Peggy Cameron objects to large-scale wind projects like Lake Uist that fail to help Nova Scotia kick its coal addiction. "Why would people put up with the industrialization of the landscape?" she asks. "There is an advantage to having many small producers. It creates distributed energy and greater flexibility."
Ideally, producers need a means of sharing energy, so if it isn't windy in Truro, the energy can be accessed from Canso.
Cameron says that the greatest benefit of multiple small producers is that it makes it easier to put control where it belongs: in the hands of communities. This is crucial because, as Dan Roscoe points out, even with Nova Scotia's dismal record on wind contracts coming through we're likely to double our number of wind turbines in the next 12 months.
"There will be more community opposition," Cheryl Ratchford says. "Already communities are seeing large scale wind projects and asking questions. In Europe there is better community buy-in because there is more consultation early in the process."
According to Cameron, Denmark's cooperative system is the best model for overcoming community resistance. "Eighty-five percent of their renewable energy projects are cooperative," she says. "Community ownership is the key. They see it as money in the bank."
The quintessential example is the self-sufficient farming island of Samsø, off the eastern coast of Denmark. Its 4,100 residents have gone fossil-fuel free in just 10 years. The key to its success? Co-ops.
The island's 21 wind turbines, which provide 100 percent of its electricity and also feed the Danish grid, are co-owned by the municipality of Samsø, local farmer-owned co-ops and small shareholders, including locals and mainlanders. The municipality's profits are reinvested in renewable energy projects, while farmers and shareholders are free to keep theirs. The cooperative arrangement provides a steady source of revenue for the whole community and increases acceptance of the turbines. You're unlikely to hear anyone on Samsø complain about the high cost of energy---the higher the better, in fact.
That mindset is the polar opposite of the typical attitude here, where politicians get elected placating energy fears by offering subsidized heat and electric, protecting us from the big bad power company.
Imagine if we flipped that trope on its head, got inspired by Samsø and created a co-op model in the Canadian heart of the cooperative movement: Nova Scotia. Imagine wind farms owned by some of the same people who have been fighting them: rural communities, farmers and First Nations' band councils. Imagine municipalities reinvesting wind profits into energy security programs for low income families and energy efficiency programs for everyone. Imagine residents owning wind-shares and putting wind-dividends in their pension plans. Imagine using wind energy where it's generated instead of shipping dirty coal up from Colombia.
Environmentalists argue that green energy is cheaper in the long run. But in the short term, with our grid needing an upgrade, renewables will cost more per unit than we pay now. As the Department of Energy and NSP amble toward our wind energy goals, they will take that concern seriously.

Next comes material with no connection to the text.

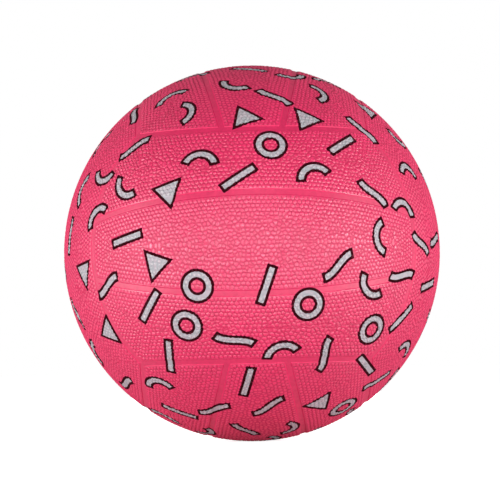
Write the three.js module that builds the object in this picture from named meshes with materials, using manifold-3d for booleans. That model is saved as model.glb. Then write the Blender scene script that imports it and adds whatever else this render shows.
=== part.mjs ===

"Their biggest fear is rates going up," Roscoe says. "But by doing nothing they are ensuring rates will go up. The status quo will give the worst possible cost to consumers. It's basic economics: the cost of fossil fuels are going to go up as supply goes down."
Price does matter, especially for people walking a fine budget line and choosing between heat or canned beans in the dead of winter. As Matt Lumley, another communications officer at the Department of Energy, puts it, "Cost goes up and it's hard for low-income people and the businesses that employ Nova Scotians."
True. Unless of course they belong to a community that owns a little wind farm, or work for a company selling power into a better, greener grid.